Problem -
Your answer should be a single number: the count of lines that include the word "with".

Data section -
--- start ---

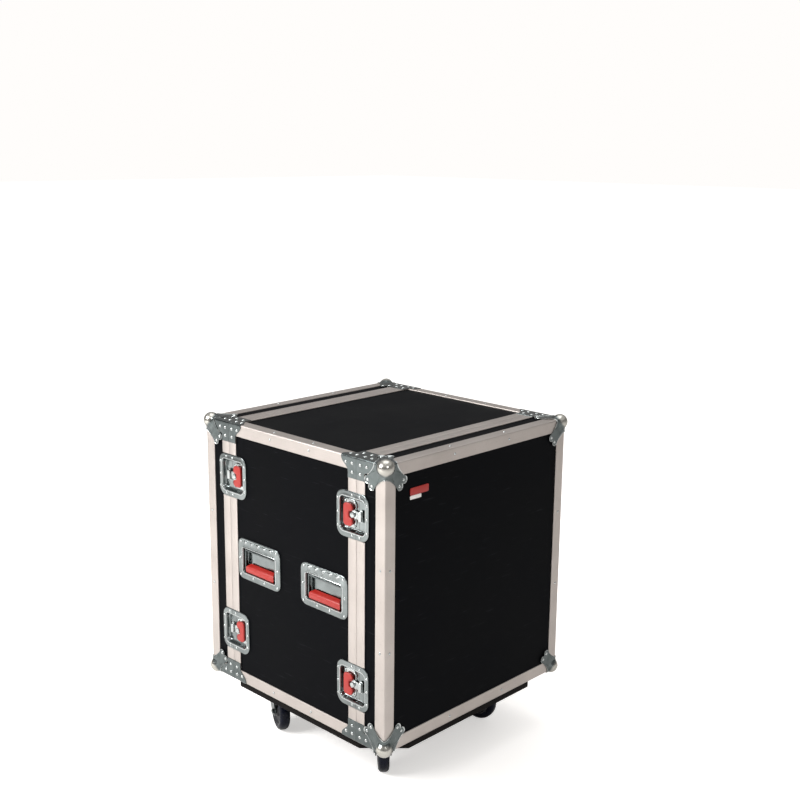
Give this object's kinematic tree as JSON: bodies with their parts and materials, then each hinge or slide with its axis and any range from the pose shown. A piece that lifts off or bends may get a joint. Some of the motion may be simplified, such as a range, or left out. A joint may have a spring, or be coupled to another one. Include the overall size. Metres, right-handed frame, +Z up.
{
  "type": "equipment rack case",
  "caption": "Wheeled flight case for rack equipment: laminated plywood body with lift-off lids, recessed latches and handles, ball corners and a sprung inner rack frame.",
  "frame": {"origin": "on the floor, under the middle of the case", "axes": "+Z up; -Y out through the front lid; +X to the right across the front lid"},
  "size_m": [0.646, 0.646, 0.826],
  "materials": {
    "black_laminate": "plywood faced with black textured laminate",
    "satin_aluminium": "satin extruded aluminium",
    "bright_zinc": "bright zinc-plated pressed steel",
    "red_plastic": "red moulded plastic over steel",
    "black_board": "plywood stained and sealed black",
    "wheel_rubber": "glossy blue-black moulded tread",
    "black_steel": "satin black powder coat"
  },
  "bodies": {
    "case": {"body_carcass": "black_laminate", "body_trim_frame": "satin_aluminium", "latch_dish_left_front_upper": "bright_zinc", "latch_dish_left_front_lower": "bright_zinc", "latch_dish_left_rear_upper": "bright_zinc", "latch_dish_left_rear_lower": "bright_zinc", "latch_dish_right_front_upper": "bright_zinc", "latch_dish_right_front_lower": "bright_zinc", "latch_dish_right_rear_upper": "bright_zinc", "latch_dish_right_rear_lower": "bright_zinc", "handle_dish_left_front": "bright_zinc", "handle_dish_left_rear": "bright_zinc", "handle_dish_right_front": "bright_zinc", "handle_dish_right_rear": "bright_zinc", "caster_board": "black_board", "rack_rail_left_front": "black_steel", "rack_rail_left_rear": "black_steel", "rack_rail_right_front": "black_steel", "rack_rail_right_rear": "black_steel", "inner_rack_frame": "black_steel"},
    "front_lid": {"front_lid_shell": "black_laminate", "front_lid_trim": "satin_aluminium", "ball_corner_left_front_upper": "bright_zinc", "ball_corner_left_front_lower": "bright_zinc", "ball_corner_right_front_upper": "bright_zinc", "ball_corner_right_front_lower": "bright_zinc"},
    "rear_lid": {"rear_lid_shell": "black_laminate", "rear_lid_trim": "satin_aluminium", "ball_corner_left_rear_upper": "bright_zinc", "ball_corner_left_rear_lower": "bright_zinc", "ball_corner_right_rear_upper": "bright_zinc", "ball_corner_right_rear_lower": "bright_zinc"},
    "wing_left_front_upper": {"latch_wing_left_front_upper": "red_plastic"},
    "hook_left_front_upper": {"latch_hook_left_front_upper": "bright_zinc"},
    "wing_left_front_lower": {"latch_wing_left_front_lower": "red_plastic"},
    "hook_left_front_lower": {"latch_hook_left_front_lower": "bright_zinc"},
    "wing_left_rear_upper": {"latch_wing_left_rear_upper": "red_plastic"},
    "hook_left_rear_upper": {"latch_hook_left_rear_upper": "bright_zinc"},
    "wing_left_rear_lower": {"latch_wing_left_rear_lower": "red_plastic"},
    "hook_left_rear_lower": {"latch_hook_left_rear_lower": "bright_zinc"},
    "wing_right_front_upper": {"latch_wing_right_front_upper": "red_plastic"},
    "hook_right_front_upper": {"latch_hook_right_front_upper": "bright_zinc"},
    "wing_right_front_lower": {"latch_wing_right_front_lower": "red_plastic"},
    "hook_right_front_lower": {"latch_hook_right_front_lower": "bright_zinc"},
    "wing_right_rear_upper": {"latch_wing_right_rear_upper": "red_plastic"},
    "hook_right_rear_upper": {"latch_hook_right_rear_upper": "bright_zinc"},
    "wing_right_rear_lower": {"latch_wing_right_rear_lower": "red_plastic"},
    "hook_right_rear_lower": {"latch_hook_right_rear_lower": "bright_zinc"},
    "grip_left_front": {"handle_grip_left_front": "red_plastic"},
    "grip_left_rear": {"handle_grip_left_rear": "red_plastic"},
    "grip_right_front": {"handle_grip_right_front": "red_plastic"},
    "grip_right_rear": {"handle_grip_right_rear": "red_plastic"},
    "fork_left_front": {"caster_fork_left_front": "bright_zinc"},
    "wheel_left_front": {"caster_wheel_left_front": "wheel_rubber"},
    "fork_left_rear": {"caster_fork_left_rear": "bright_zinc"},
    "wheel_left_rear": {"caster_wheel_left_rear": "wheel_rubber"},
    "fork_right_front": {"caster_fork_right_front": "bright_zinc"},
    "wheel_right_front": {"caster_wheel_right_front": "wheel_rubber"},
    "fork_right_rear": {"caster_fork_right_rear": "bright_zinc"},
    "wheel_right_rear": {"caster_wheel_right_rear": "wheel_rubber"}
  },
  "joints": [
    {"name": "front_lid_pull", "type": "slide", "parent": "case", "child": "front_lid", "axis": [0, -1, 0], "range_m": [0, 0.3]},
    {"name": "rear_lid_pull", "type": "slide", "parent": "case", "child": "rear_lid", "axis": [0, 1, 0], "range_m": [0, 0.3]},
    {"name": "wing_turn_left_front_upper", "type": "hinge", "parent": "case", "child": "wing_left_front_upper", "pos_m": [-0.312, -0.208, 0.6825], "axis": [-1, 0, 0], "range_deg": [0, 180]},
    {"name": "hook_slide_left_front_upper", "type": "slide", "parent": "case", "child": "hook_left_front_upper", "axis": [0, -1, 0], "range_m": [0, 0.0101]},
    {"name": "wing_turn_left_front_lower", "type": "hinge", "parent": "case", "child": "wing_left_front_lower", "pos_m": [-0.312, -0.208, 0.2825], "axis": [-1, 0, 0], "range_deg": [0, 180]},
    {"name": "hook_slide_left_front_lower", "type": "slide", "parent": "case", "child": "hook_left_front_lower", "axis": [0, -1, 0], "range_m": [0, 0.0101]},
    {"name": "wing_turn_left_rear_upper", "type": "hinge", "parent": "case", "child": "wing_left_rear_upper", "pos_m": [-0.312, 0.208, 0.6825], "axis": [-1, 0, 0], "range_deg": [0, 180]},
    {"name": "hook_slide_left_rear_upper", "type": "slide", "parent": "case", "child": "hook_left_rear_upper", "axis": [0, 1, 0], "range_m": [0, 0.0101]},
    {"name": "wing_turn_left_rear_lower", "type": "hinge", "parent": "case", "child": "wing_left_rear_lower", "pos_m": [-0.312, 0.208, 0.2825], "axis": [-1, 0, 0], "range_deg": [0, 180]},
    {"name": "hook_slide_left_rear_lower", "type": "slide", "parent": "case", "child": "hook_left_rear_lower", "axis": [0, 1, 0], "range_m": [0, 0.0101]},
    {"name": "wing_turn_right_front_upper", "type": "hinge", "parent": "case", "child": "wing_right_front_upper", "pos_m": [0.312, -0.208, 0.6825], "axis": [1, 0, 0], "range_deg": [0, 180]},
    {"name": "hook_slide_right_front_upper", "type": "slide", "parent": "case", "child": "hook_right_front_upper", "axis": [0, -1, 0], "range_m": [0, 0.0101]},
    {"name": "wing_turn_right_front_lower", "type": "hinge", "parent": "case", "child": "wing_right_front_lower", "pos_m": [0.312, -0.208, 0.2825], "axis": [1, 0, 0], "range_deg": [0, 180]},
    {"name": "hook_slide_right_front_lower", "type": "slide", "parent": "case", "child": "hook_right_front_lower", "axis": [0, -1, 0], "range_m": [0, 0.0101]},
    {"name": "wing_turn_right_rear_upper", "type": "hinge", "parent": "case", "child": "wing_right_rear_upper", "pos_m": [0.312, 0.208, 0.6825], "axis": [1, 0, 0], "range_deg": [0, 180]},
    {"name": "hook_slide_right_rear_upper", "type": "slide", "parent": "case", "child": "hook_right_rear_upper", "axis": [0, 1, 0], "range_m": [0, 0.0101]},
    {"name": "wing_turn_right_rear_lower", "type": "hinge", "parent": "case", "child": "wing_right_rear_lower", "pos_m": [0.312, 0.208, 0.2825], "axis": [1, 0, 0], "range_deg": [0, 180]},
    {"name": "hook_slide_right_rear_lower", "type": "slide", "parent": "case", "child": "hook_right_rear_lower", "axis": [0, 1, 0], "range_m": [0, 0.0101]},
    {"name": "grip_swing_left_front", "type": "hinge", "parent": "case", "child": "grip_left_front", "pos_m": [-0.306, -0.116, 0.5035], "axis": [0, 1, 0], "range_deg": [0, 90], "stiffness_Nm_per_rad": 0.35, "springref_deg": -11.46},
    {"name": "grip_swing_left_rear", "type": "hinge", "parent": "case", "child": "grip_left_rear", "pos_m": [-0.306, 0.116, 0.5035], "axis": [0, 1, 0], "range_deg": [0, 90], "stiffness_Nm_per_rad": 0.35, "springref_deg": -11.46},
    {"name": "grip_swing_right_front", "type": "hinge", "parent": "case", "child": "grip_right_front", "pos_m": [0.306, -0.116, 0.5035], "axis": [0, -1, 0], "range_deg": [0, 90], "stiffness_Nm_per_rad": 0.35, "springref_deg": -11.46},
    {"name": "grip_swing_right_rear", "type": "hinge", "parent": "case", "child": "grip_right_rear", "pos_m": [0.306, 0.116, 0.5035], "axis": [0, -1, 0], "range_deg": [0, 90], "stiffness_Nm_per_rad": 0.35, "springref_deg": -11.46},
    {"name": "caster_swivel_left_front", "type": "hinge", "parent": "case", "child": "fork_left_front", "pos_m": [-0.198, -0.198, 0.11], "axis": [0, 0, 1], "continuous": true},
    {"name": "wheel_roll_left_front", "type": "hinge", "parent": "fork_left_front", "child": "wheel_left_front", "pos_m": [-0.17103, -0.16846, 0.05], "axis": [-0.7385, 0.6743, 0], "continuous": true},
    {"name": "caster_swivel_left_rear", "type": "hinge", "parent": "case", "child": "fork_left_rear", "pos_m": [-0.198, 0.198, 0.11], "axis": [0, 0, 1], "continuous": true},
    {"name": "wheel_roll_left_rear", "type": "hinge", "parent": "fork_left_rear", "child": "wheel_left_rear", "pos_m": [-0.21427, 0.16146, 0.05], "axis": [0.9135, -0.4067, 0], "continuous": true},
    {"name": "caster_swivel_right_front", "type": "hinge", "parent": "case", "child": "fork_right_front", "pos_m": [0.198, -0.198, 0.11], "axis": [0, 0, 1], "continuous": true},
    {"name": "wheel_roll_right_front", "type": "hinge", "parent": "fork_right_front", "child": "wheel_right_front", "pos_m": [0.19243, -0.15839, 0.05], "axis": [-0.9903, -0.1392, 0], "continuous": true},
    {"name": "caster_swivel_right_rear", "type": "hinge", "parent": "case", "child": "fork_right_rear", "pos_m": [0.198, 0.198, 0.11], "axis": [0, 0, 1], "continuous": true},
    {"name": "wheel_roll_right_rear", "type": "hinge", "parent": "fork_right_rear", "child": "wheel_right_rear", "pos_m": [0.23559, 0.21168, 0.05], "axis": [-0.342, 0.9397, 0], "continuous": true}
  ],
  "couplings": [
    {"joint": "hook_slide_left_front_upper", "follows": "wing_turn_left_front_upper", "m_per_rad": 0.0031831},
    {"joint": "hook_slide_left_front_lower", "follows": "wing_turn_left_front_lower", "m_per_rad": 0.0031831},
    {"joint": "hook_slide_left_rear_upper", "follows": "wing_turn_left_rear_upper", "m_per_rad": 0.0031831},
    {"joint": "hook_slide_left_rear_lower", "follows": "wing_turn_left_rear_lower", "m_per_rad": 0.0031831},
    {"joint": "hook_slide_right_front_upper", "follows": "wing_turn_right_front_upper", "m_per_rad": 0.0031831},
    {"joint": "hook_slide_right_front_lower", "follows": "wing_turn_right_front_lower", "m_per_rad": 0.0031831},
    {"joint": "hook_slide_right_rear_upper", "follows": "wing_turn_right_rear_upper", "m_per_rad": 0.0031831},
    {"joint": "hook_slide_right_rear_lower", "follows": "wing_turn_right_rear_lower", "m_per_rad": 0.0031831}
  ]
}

--- end ---

Task result -
3